How can this be allowed to continue?
I urge you in every possible way to express to President Karzai of the need to personally intervene and have this man pardoned. Further, this continual persecution of Christians due to a flawed constitution must be prevented from happening again.

Your urgent action is required.

Yours truly,

Tuesday 8 February 2011

Discourse and the rights of Catholics

At the risk of being considered an authority on anything I must respectfully disagree with the Prince of the Church quoted here. The Cardinal opines that the climate of discourse in the United States directly led to the murder of a nine-year old girl and others whom he did not even mention, he only spoke of the shooting of Congresswoman Gifford as if she was somehow the only victim in this tragedy. The Cardinal set up a straw man. The reason was not the media or certain politicians or grass-root movements or the public discourse over health-care, economics or whether or not the President is a native born. It was a crime against God and man undertaken by one man who, without God in his heart, committed a terrible crime and heinous and evil act. He could have chosen another way.

In this week's Catholic Register, Father Scott Lewis, S.J. reflects on the Book of Sirach and he comments on the scholarship view of this Book of the Holy Bible as "two-way spirituality". To quote Father, "As individuals we are given opportunities each day to choose between life and death." That man in Arizone chose death. He chose it of his own free-will and not because of Fox News, Sarah Palin, the Tea-Party Movement. I expect more from a Prince of the Church then the usual hyperbole that this was all the fault of someone else in the same way as CNN or the Puffington Post concluded.
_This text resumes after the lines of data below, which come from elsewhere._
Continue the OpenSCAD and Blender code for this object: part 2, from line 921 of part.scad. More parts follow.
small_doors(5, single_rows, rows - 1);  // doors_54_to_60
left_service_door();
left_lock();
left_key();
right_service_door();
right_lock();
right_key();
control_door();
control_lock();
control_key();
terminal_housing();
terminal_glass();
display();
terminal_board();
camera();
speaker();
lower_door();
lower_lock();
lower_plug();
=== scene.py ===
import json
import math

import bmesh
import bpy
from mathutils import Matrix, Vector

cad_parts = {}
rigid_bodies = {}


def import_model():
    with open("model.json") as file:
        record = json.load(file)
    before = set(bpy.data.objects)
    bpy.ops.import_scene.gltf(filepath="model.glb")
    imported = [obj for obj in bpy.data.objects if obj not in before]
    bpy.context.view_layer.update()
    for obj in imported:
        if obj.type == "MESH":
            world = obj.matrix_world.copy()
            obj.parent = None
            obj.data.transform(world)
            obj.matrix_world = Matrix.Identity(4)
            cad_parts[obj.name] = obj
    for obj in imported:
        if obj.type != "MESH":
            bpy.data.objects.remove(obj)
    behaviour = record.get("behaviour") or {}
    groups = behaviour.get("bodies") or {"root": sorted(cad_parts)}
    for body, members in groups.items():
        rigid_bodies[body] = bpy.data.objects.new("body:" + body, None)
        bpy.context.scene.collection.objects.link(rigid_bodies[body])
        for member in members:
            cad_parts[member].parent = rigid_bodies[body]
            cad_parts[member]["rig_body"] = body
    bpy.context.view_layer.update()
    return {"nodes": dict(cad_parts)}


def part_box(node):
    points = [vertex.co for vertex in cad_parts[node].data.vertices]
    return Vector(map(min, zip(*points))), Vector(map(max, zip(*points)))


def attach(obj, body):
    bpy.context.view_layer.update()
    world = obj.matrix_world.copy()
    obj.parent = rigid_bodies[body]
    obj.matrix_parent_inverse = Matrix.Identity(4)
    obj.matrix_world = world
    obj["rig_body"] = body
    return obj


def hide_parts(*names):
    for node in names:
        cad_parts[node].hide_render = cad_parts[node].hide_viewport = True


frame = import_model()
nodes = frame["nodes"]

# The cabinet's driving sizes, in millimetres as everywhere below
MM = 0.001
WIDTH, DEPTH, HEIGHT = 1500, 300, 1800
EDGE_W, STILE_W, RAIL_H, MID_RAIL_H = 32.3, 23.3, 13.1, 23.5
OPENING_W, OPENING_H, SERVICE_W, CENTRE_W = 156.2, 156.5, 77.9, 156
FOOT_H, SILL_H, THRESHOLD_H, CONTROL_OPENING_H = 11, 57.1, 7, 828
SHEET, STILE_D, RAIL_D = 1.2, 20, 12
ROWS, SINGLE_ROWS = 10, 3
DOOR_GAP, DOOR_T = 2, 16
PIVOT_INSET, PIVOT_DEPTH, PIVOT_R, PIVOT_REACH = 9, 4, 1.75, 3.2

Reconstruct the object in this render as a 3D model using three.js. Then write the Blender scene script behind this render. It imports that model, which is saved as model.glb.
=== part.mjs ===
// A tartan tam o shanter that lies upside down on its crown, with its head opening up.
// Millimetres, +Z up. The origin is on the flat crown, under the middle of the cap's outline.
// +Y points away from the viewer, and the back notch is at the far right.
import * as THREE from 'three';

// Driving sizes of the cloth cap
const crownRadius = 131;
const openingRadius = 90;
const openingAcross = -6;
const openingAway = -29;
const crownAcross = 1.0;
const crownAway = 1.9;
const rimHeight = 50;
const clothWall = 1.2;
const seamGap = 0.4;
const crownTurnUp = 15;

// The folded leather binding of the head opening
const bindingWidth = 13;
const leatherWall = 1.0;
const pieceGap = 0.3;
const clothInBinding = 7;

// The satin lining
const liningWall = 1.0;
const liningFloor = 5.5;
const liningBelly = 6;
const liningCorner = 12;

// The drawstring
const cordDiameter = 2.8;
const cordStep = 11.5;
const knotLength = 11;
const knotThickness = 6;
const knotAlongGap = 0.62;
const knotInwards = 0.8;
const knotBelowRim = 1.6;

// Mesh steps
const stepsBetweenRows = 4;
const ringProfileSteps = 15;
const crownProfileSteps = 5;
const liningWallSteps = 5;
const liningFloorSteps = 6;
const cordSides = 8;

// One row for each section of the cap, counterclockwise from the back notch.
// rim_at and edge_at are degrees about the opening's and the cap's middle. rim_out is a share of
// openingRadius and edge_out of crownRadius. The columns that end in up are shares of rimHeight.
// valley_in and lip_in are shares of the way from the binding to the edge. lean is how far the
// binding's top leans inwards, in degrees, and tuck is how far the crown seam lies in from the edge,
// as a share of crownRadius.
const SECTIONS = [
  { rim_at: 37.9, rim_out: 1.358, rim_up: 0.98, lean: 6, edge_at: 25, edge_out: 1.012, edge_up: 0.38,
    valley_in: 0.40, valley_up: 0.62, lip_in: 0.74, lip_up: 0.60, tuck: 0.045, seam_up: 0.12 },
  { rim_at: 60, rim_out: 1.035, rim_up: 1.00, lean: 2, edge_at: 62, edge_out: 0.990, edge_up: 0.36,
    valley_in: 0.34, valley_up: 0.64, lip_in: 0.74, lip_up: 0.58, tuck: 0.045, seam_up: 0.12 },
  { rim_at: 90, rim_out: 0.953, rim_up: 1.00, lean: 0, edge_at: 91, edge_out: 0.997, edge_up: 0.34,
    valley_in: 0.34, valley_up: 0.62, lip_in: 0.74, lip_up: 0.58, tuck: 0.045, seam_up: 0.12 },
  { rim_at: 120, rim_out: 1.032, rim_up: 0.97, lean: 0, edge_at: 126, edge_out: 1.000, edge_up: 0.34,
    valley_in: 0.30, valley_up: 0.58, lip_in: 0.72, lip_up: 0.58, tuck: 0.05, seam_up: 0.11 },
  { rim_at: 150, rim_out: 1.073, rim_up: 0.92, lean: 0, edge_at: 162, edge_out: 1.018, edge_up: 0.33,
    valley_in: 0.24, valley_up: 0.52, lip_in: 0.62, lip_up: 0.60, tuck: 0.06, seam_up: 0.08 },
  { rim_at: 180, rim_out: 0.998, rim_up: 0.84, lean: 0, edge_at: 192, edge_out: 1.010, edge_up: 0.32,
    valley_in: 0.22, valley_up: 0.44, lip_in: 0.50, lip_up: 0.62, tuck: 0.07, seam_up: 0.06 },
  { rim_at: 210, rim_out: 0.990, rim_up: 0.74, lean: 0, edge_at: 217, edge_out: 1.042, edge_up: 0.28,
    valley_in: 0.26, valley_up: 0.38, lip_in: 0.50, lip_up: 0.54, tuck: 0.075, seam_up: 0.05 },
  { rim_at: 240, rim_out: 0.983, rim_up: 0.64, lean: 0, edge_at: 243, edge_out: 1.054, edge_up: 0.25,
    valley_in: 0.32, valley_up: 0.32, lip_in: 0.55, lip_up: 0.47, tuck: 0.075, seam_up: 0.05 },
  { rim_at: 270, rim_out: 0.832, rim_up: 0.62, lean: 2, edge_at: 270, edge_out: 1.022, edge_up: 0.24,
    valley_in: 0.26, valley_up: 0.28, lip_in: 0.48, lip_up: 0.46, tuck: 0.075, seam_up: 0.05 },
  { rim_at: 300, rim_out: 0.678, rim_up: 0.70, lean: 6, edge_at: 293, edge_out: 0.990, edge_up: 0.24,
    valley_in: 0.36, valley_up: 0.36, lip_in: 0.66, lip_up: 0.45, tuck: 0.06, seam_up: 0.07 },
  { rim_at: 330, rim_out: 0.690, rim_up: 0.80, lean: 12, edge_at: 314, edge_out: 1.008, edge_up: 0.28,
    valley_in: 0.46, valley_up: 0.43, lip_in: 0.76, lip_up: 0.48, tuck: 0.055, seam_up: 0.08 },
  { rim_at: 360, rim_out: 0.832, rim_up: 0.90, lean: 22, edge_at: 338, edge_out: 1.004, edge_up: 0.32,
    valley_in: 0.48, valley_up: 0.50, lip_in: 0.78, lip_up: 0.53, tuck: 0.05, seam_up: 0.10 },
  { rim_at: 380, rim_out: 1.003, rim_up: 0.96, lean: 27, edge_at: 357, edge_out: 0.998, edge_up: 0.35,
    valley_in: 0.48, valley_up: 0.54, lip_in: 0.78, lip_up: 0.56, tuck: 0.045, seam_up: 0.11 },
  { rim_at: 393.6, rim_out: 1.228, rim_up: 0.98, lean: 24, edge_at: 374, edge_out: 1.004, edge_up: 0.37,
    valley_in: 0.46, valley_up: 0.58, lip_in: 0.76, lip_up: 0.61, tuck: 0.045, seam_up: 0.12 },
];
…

As for the public discourse gossip is always wrong as is detraction of an individual. Ideas in the public square and the questioning of what is going on in the Church today by those Shepherds and bureaucrats is on the table for debate as it should be.

If we had the Internet forty or fifty years ago would the sexual abuse crisis inflicted on thousands have been allowed to continue unabated? Would those homosexual pederast priest been allowed to go about their evil?

Would those who destroyed churches and the ars celebrandi and our liturgical praxis and Catholic culture through a hermeneutic of rupture with tradition and false interpretation of the Second Vatican Council have gotten away with it?

It is easy for those in command of Catholic newspapers and Catholic television media and Catholic chanceries to criticise the unwashed bloggers and new media television personalities.

It has been said here in Toronto that the new Mayor, Rob Ford, is a child of the old Mayor, David Miller. Miller's elitism, arrogance, secrecy and abuse of process; his cuddling up to the unions lack of respect for property owners and tax payers and his insane tax increases brought Rob Ford to power.

Perhaps the bloggers and Internet TV network personalities are a result of the behaviour and attitude of bishops, priests, clericalist Catholic television producers and newspaper editors and writers and church bureaucrats and other professional Catholics who for decades have dismissed the concerns of John and Mary Catholic as being no-nothings.

Wednesday 2 February 2011


Today is Candlemas, when we celebrate the traditional conclusion of Christmastide. This is the day of the Presentation of the LORD in the Temple and the Purification of Mary.

Last year in Toronto was an occasion not to be forgotten part of which is captured below. The first Solemn High Mass on Candlemas for generations. The celebrant was Father Howard Venette, FSSP. The Deacon and Subdeacon were transitional Deacons and are now priests in parishes in the Archdiocese of Toronto and the Diocese of Hamilton. Many of the Acolytes and Servers were Seminarians at St. Augustine's Seminary and others at Serra House in Toronto.

In a few weeks we will recall the one year mark since the loss of the Priestly Fraternity of St. Peter from Toronto.